Not all out-of-state LLCs can convert into Wisconsin LLCs. The initial question is whether the LLC’s current state allows LLC conversions. An out-of-state LLC that is currently organized in a state with no LLC conversion statute cannot convert to a Wisconsin LLC.9 The current state may call the procedure domestication—as long as there is a statutory process for changing an LLC’s domicile.
The out-of-state LLC must also be engaged in business that is permissible for Wisconsin LLCs. Wisconsin’s LLC law generally authorizes LLCs to engage in any lawful business. If another Wisconsin law specifically governs the type of business the LLC does, the company must satisfy all requirements under the specific law.10
Some states do not allow LLCs to provide professional services—which generally means services that cannot be provided without a license. The general rule is that Wisconsin LLCs can provide professional services.11 However, a Wisconsin LLC that offers a professional service must have the necessary licenses and comply with all laws and regulations that govern the profession.
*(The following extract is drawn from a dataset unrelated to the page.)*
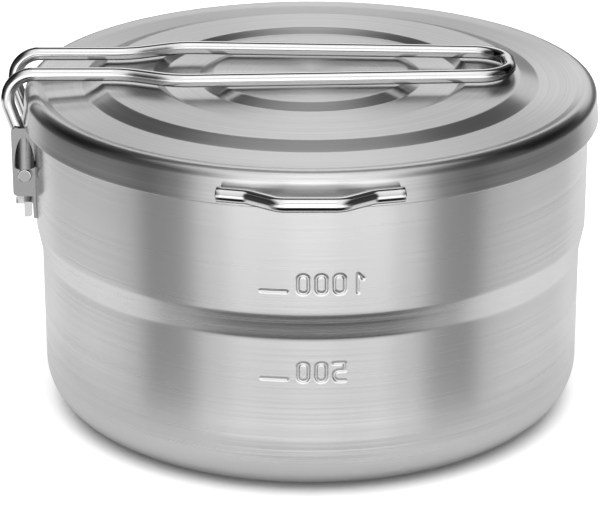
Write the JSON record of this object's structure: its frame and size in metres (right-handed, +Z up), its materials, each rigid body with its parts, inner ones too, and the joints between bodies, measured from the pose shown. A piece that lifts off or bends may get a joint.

An out-of-state LLC should confirm that it meets all legal requirements and is eligible under any Wisconsin statute that governs its business before beginning a conversion to Wisconsin.
Need to find out whether Wisconsin LLC conversion is an option?
Our LLC Domestication Analyzer analyzes both Wisconsin law and the law of the state that the LLC is moving from. It can help you:
- Find out whether the LLC qualifies to convert to a Wisconsin LLC
- Get a detailed step-by-step breakdown of the domestication/conversion process based on the laws of both states
- Get a free, no-obligation estimate of the costs involved to move your LLC to Wisconsin
Click the button below for a free analysis.
How Much Does Wisconsin LLC Conversion Cost?
An LLC’s costs for a Wisconsin conversion include labor costs charged by the service provider, filing fees charged by state agencies, and commercial registered agent fees (if the LLC hires one). The total cost to expect for an LLC conversion depends on the company’s current domicile state and the provider the company chooses.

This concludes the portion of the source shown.